[INFORMATION PROVIDED start]
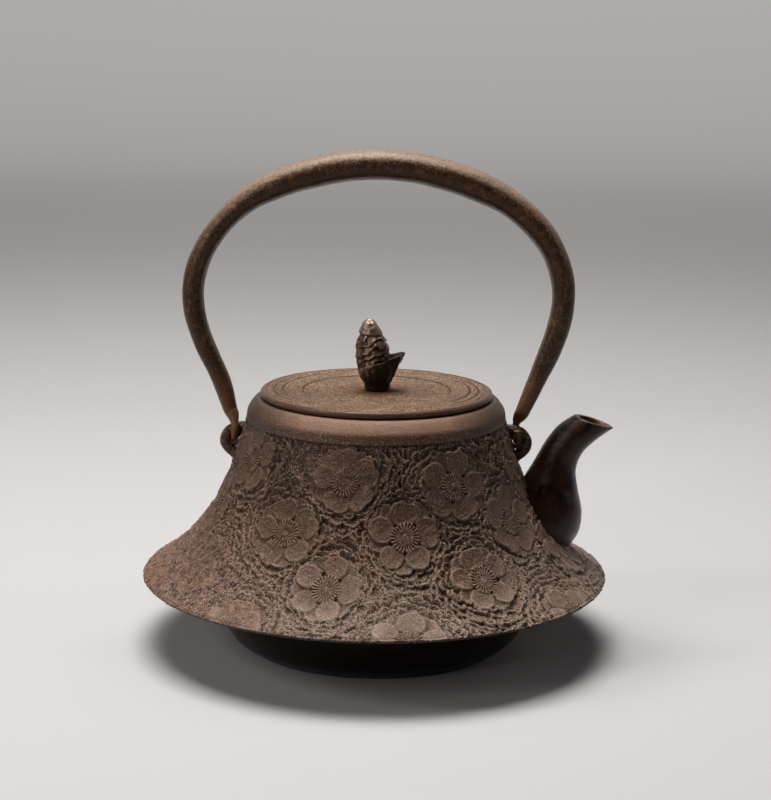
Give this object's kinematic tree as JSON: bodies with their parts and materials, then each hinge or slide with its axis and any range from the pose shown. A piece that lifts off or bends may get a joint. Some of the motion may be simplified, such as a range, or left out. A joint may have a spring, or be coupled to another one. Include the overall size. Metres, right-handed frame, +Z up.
{
  "type": "kettle",
  "caption": "Cast-iron kettle with a flared skirt, round pan, S-curved spout, flat loose lid with a bud knob, and a tall bail that swings on two lugs.",
  "frame": {"origin": "centre of the flat foot, on the surface that the kettle stands on", "axes": "+Z up along the body's axis, +X towards the spout, -Y the front"},
  "size_m": [0.2012, 0.2, 0.2115],
  "materials": {
    "cast_body": "brown lacquered cast iron with relief, semi-matte",
    "cast_smooth": "smooth near-black lacquered cast iron, satin",
    "cast_lid": "grainy warm brown cast iron, matte",
    "bronze": "dark patinated bronze, satin",
    "forged": "forged iron with brown lacquer, satin"
  },
  "bodies": {
    "kettle": {"body_shell": "cast_body", "base_pan": "cast_smooth", "spout": "cast_smooth", "lug_left": "cast_body", "lug_right": "cast_body"},
    "bail": {"bail": "forged", "bail_hook_left": "forged", "bail_hook_right": "forged"},
    "lid": {"lid": "cast_lid"},
    "knob": {"knob": "bronze", "knob_rivet": "bronze", "knob_washer": "forged"}
  },
  "joints": [
    {"name": "bail_swing", "type": "hinge", "parent": "kettle", "child": "bail", "pos_m": [0, 0, 0.0926], "axis": [1, 0, 0], "range_deg": [-112, 112]},
    {"name": "lid_lift", "type": "slide", "parent": "kettle", "child": "lid", "axis": [0, 0, 1], "range_m": [0, 0.045]},
    {"name": "knob_turn", "type": "hinge", "parent": "lid", "child": "knob", "pos_m": [0, 0, 0.11], "axis": [0, 0, 1], "continuous": true}
  ]
}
[INFORMATION PROVIDED end]
# WRITTEN TASK
Go through the listing and copy all of it exactly.

# EXERCISE RESULT
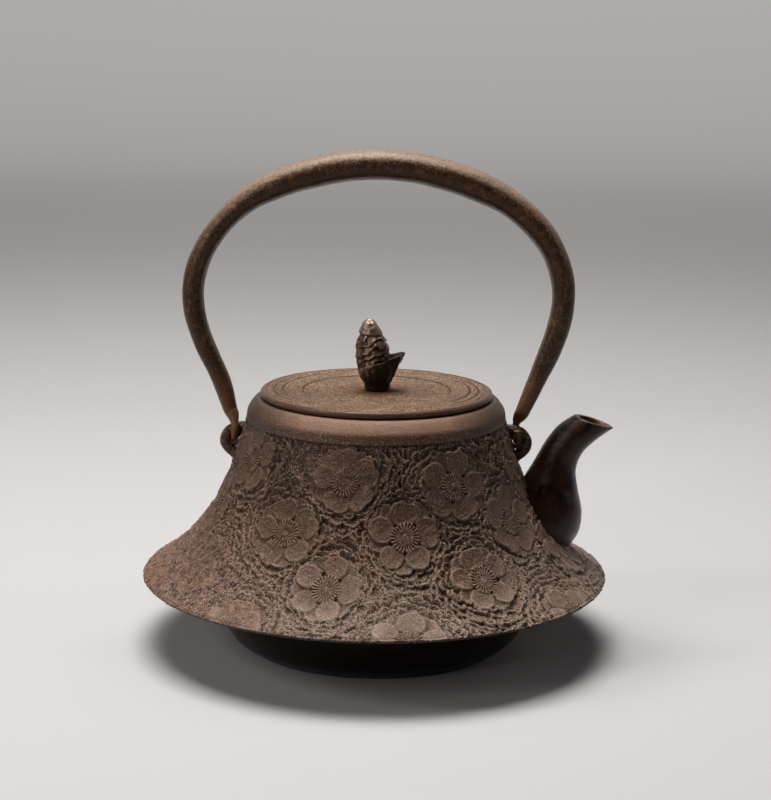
Give this object's kinematic tree as JSON: bodies with their parts and materials, then each hinge or slide with its axis and any range from the pose shown. A piece that lifts off or bends may get a joint. Some of the motion may be simplified, such as a range, or left out. A joint may have a spring, or be coupled to another one. Include the overall size. Metres, right-handed frame, +Z up.
{
  "type": "kettle",
  "caption": "Cast-iron kettle with a flared skirt, round pan, S-curved spout, flat loose lid with a bud knob, and a tall bail that swings on two lugs.",
  "frame": {"origin": "centre of the flat foot, on the surface that the kettle stands on", "axes": "+Z up along the body's axis, +X towards the spout, -Y the front"},
  "size_m": [0.2012, 0.2, 0.2115],
  "materials": {
    "cast_body": "brown lacquered cast iron with relief, semi-matte",
    "cast_smooth": "smooth near-black lacquered cast iron, satin",
    "cast_lid": "grainy warm brown cast iron, matte",
    "bronze": "dark patinated bronze, satin",
    "forged": "forged iron with brown lacquer, satin"
  },
  "bodies": {
    "kettle": {"body_shell": "cast_body", "base_pan": "cast_smooth", "spout": "cast_smooth", "lug_left": "cast_body", "lug_right": "cast_body"},
    "bail": {"bail": "forged", "bail_hook_left": "forged", "bail_hook_right": "forged"},
    "lid": {"lid": "cast_lid"},
    "knob": {"knob": "bronze", "knob_rivet": "bronze", "knob_washer": "forged"}
  },
  "joints": [
    {"name": "bail_swing", "type": "hinge", "parent": "kettle", "child": "bail", "pos_m": [0, 0, 0.0926], "axis": [1, 0, 0], "range_deg": [-112, 112]},
    {"name": "lid_lift", "type": "slide", "parent": "kettle", "child": "lid", "axis": [0, 0, 1], "range_m": [0, 0.045]},
    {"name": "knob_turn", "type": "hinge", "parent": "lid", "child": "knob", "pos_m": [0, 0, 0.11], "axis": [0, 0, 1], "continuous": true}
  ]
}